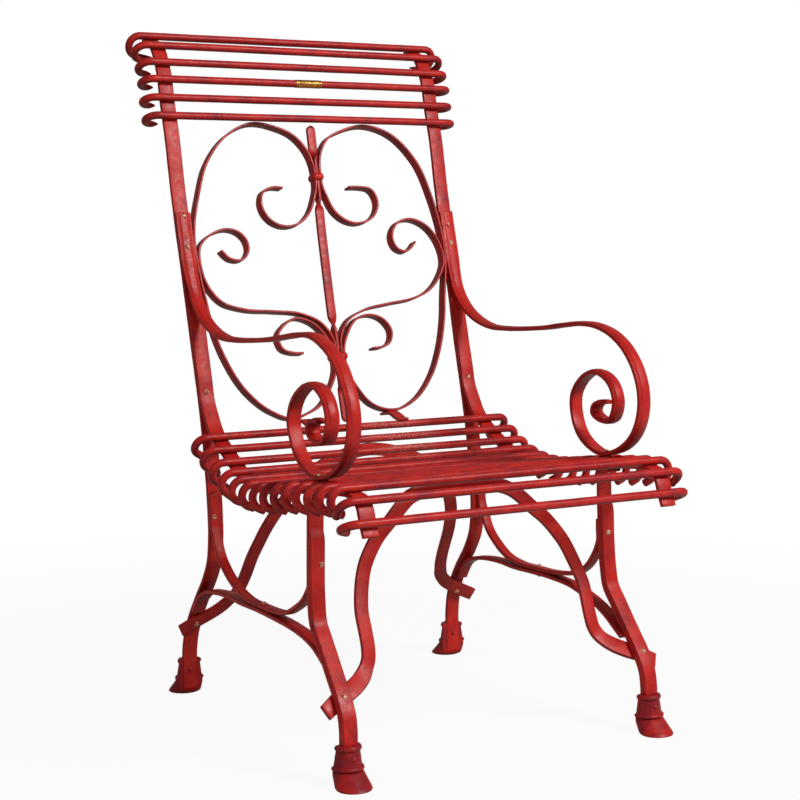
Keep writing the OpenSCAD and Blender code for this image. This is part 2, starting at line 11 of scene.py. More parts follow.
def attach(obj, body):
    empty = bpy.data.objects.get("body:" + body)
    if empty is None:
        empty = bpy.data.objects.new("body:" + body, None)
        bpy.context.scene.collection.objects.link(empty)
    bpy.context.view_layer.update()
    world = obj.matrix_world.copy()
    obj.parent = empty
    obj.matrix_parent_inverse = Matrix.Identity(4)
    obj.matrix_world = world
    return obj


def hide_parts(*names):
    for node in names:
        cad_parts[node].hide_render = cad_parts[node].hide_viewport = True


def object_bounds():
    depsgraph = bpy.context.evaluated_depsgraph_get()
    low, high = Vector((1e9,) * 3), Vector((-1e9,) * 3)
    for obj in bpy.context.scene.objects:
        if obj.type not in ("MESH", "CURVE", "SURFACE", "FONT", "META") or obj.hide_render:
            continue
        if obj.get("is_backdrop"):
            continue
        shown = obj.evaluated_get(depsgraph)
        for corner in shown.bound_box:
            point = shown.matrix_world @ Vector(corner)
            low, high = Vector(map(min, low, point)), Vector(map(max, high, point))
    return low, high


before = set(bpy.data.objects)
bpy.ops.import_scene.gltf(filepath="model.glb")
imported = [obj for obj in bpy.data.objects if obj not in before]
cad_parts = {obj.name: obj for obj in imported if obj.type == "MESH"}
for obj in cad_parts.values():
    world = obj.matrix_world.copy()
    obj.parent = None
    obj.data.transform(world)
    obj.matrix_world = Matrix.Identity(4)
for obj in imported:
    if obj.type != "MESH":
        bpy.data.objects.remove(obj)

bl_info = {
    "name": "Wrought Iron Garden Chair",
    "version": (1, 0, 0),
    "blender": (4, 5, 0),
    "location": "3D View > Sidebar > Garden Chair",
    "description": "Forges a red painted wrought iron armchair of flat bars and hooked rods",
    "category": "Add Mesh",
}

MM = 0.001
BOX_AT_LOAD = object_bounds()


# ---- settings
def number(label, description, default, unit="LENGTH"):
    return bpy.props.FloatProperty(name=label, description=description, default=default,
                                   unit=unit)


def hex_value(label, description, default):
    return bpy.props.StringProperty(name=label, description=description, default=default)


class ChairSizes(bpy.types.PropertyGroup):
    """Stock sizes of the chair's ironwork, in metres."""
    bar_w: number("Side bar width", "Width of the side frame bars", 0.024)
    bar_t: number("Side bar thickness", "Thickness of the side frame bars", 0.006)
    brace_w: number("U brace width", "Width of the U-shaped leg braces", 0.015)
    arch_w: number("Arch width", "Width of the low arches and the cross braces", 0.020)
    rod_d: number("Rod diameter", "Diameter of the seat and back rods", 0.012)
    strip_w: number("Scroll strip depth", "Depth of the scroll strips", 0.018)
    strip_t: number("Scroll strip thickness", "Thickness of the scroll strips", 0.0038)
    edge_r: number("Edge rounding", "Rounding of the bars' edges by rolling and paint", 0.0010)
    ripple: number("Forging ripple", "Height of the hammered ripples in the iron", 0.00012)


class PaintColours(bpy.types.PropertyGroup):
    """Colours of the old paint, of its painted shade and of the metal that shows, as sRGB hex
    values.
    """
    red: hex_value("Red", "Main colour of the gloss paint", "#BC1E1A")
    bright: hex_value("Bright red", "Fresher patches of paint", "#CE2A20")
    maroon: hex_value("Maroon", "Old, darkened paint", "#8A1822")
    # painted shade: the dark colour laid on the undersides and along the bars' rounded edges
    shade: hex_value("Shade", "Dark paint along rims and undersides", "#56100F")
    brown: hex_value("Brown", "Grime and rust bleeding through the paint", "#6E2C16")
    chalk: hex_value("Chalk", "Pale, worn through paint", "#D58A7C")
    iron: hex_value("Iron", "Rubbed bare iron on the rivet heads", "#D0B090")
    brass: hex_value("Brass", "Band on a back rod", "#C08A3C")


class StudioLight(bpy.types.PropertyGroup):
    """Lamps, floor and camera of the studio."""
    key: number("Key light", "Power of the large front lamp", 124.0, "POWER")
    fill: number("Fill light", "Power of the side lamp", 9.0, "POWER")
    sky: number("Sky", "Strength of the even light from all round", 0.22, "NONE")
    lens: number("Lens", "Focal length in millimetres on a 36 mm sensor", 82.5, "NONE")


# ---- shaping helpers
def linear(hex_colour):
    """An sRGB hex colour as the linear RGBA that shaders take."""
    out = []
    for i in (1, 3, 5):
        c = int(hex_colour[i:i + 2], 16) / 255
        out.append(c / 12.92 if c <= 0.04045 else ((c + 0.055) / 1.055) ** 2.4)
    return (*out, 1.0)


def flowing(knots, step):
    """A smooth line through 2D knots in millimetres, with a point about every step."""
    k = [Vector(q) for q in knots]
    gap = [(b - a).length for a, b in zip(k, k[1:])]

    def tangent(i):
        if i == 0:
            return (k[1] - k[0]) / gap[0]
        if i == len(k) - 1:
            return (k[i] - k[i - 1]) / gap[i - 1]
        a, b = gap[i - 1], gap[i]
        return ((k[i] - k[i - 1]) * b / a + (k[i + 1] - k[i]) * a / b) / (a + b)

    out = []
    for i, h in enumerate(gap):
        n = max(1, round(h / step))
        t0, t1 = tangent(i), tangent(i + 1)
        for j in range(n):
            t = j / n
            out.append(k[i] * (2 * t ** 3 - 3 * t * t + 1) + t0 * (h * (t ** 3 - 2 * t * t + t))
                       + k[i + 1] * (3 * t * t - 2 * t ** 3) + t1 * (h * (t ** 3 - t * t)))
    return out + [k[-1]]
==
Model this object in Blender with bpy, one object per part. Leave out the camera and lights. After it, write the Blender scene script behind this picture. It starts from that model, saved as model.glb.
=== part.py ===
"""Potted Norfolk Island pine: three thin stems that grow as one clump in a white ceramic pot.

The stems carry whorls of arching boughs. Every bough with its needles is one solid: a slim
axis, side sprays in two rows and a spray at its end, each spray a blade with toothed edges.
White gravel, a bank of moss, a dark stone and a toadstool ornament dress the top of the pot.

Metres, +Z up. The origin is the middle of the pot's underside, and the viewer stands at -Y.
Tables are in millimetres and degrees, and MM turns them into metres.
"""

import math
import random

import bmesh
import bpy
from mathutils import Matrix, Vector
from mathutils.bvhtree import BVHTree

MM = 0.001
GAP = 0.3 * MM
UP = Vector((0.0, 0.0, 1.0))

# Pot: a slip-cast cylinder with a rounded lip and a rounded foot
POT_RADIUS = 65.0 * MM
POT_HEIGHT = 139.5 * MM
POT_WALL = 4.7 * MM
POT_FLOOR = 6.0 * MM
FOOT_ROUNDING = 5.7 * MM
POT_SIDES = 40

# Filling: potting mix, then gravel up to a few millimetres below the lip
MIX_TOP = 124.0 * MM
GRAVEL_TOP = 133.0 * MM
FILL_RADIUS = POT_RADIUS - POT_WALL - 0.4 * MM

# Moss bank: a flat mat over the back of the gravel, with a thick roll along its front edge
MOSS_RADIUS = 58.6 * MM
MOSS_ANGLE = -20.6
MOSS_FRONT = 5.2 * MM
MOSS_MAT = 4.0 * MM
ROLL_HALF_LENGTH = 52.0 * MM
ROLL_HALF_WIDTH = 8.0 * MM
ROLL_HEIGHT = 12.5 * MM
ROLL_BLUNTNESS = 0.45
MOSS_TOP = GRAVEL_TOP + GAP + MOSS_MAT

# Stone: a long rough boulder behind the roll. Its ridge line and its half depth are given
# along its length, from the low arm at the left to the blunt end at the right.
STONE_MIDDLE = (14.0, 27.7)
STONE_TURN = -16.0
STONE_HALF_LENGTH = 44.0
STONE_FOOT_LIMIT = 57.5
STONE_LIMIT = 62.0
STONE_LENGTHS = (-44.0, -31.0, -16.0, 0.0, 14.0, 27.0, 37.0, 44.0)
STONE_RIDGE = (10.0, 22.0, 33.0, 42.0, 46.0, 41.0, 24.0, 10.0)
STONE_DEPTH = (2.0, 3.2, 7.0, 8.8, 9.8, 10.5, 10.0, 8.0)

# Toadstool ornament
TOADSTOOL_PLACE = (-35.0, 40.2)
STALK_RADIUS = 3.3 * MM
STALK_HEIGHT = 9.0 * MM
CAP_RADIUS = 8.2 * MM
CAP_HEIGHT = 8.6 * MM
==
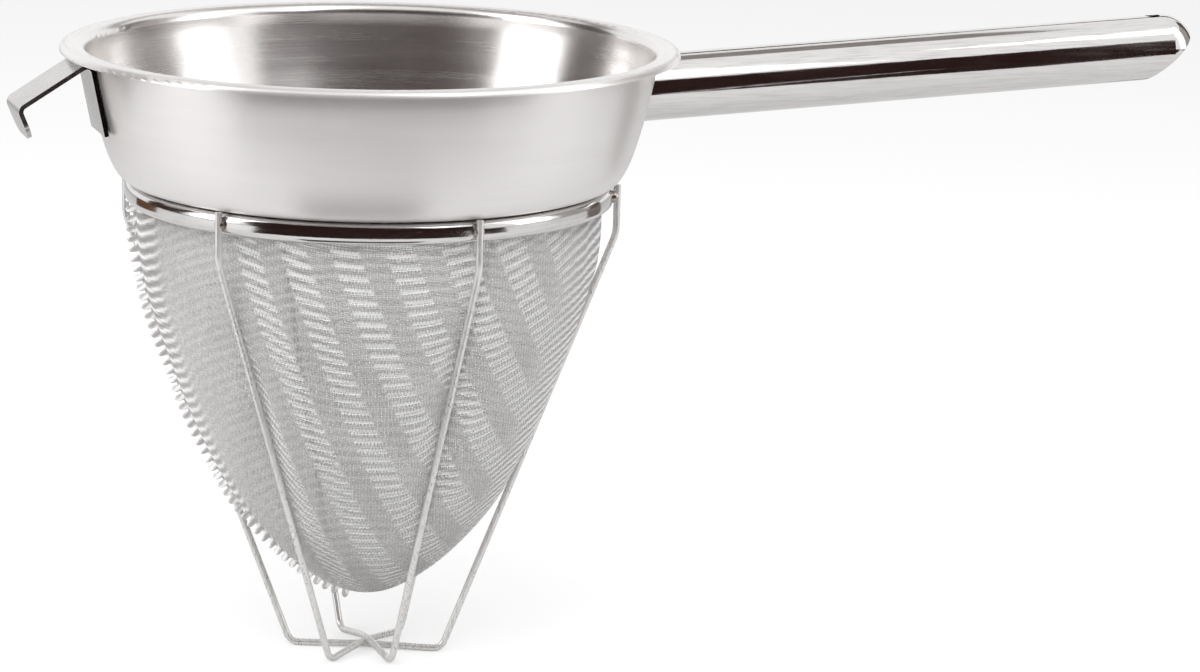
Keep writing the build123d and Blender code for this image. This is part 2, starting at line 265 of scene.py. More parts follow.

[WORK TO DO]
Will you return exactly the lines above from the one with "obj.matrix_world = Matrix.Identity(4)" down to the one with "BOX_AT_LOAD = object_bounds()", counting both as part of the range?

[RESPONSE]
    obj.matrix_world = Matrix.Identity(4)
for obj in imported:
    if obj.type != "MESH":
        bpy.data.objects.remove(obj)

bl_info = {
    "name": "Wrought Iron Garden Chair",
    "version": (1, 0, 0),
    "blender": (4, 5, 0),
    "location": "3D View > Sidebar > Garden Chair",
    "description": "Forges a red painted wrought iron armchair of flat bars and hooked rods",
    "category": "Add Mesh",
}

MM = 0.001
BOX_AT_LOAD = object_bounds()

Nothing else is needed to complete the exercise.